Discussion:
Derive hooke's law and find the "elastic entropy"
Task:
Polymers, like rubber, are made of very long molecules that tangle into a configuration that has lots of S. A crude model of a rubber band contains N links, all of equal length L, which can only point either left or right (2 possible states). The total length of the band is thus the net displacement from the first to the final link. Let us to solve it step by step, and derive Hooke's law and find "elastic entropy". (a) Find an expression for the entropy of the rubber band in terms of the total number of links, N, and of the number that point 'right', Nright. (The multiplicity is as straight as u hope and use Stirling.) (b)What is L in terms of N and Nright.( In other words, eliminate Nleft from this expression). For a 1- dim system like this, we can make an analogy with P and V for a 3-dim system : V becomes L, and P becomes F. Take F, or the tension force, if u will, to be positive when the rubber band is pulling 'back'(inwards).What is the thermodynamic identity of this system-in other words, what is the re-written version of the 1st law?
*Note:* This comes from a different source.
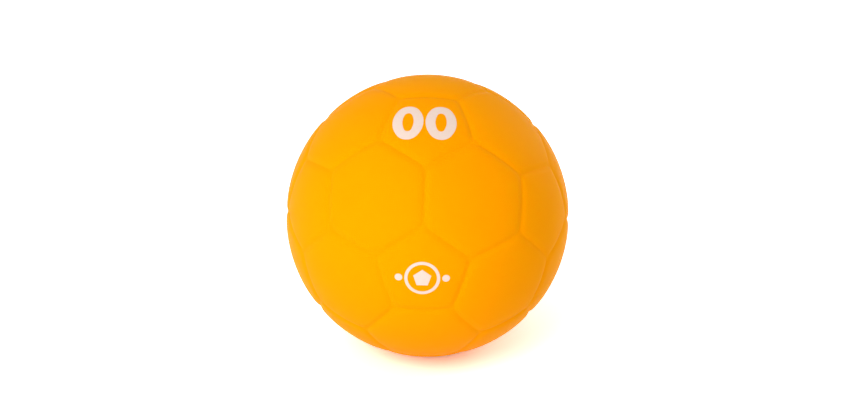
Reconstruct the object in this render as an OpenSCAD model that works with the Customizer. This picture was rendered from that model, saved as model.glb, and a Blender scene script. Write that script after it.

Comment on this. Using this identity, you can now find an expression for F in terms of a derivative involving S(dU=0). Now expand this partial derivative by putting in the following term, ∂Nright./∂Nright which is obviously unity and does not change the value of the derivative. Using your result from (b), you should now have a (1/2L) term. Use part (a) and apply the derivative w.r.t Nright now and not L, to find the tension force = f(L, T, N, Nright). Show that when L<